Opposition to a pernicious ideology is much less productive when that opposition comes from a place of blind oblivion. If fascism is characterized by the forcible suppression of an identified opposition, what does that make Antifa? Ought Antifa be throwing rocks at itself? Its broad goal — obstructing organizing efforts by people the group self-selects as fascists— coupled with its tactics — by any means necessary — renders Antifa ethically ineffectual. What happens when Antifa’s opponents widen in scope to include many who are themselves opposed to fascism? Antifa does not just oppose fascism, but it has outwardly stated its fierce opposition to capitalism and to organized government. The group’s ire will not just be saved for Richard Spencer and Milo Yiannopoulos; it may soon be unleashed on anyone who doesn’t conform to Antifa’s conception of “good.”
It is, of course, vitally important to protect this common good. Remnants of Nazism and white supremacy persist. Ugly fringe groups continue to occupy space closer and closer to the mainstream. And the stench emanating from the alt-right reeks. The sentiment is worth repeating: Anyone drawing moral equivalence between neo-Nazis and the counter-protesters at Charlottesville has engaged in cynical intellectual chicanery.
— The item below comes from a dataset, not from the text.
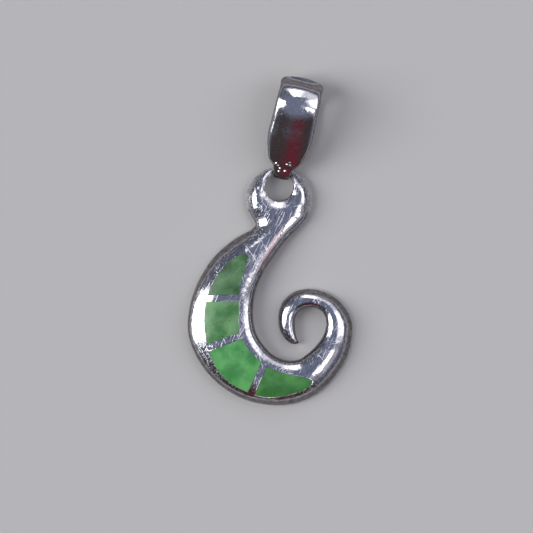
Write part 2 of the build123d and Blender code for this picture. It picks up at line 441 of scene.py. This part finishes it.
bpy.ops.mesh.primitive_circle_add(
    vertices=eye_lip_corners, radius=eye_lip_ring, location=(eye.x, eye.y, drop_height)
)
bpy.ops.object.transform_apply(location=True)
stones = []
prisms = []
lips = [lip_along(bpy.context.object, blank, eye_lip)]
hook = blank
hook.name = "silver_hook"
for number, name in enumerate(stone_names, start=1):
    prism = tall_stone(name)
    lips.append(lip_along(edge_of(prism), blank, stone_lip))
    stone = blank.copy()
    stone.data = blank.data.copy()
    bpy.context.collection.objects.link(stone)
    stone.name = f"inlay_{number}"
    apply_modifier(stone, "BOOLEAN", operation="INTERSECT", object=prism, solver="MANIFOLD")
    stones.append(stone)
    prisms.append(prism)
for prism in prisms:
    apply_modifier(hook, "BOOLEAN", operation="DIFFERENCE", object=prism, solver="MANIFOLD")
    bpy.data.objects.remove(prism)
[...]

That doesn’t make it any less devious to suggest that Antifa is this country’s new moral harbinger. It is immoral to club people to the ground. It is immoral to hurl bottles of urine at cops. Bray’s forwarded arguments, which absolve Antifa of these actions and openly pardon the use of violence, make it far more difficult to confront the bigotry and chauvinism that has once again taken hold in America.
Protests and political activism are no strangers to Dartmouth — thank goodness. But if the student body were to heed the advice of Bray, who seems to fetishize and romanticize anarchism, the institution would be reduced to a state of fruitless chaos. The sane voices of resistance would be lost. Vile ideas would reign, just those from the other side.
Jesse Heussner is a member of the Class of 2015.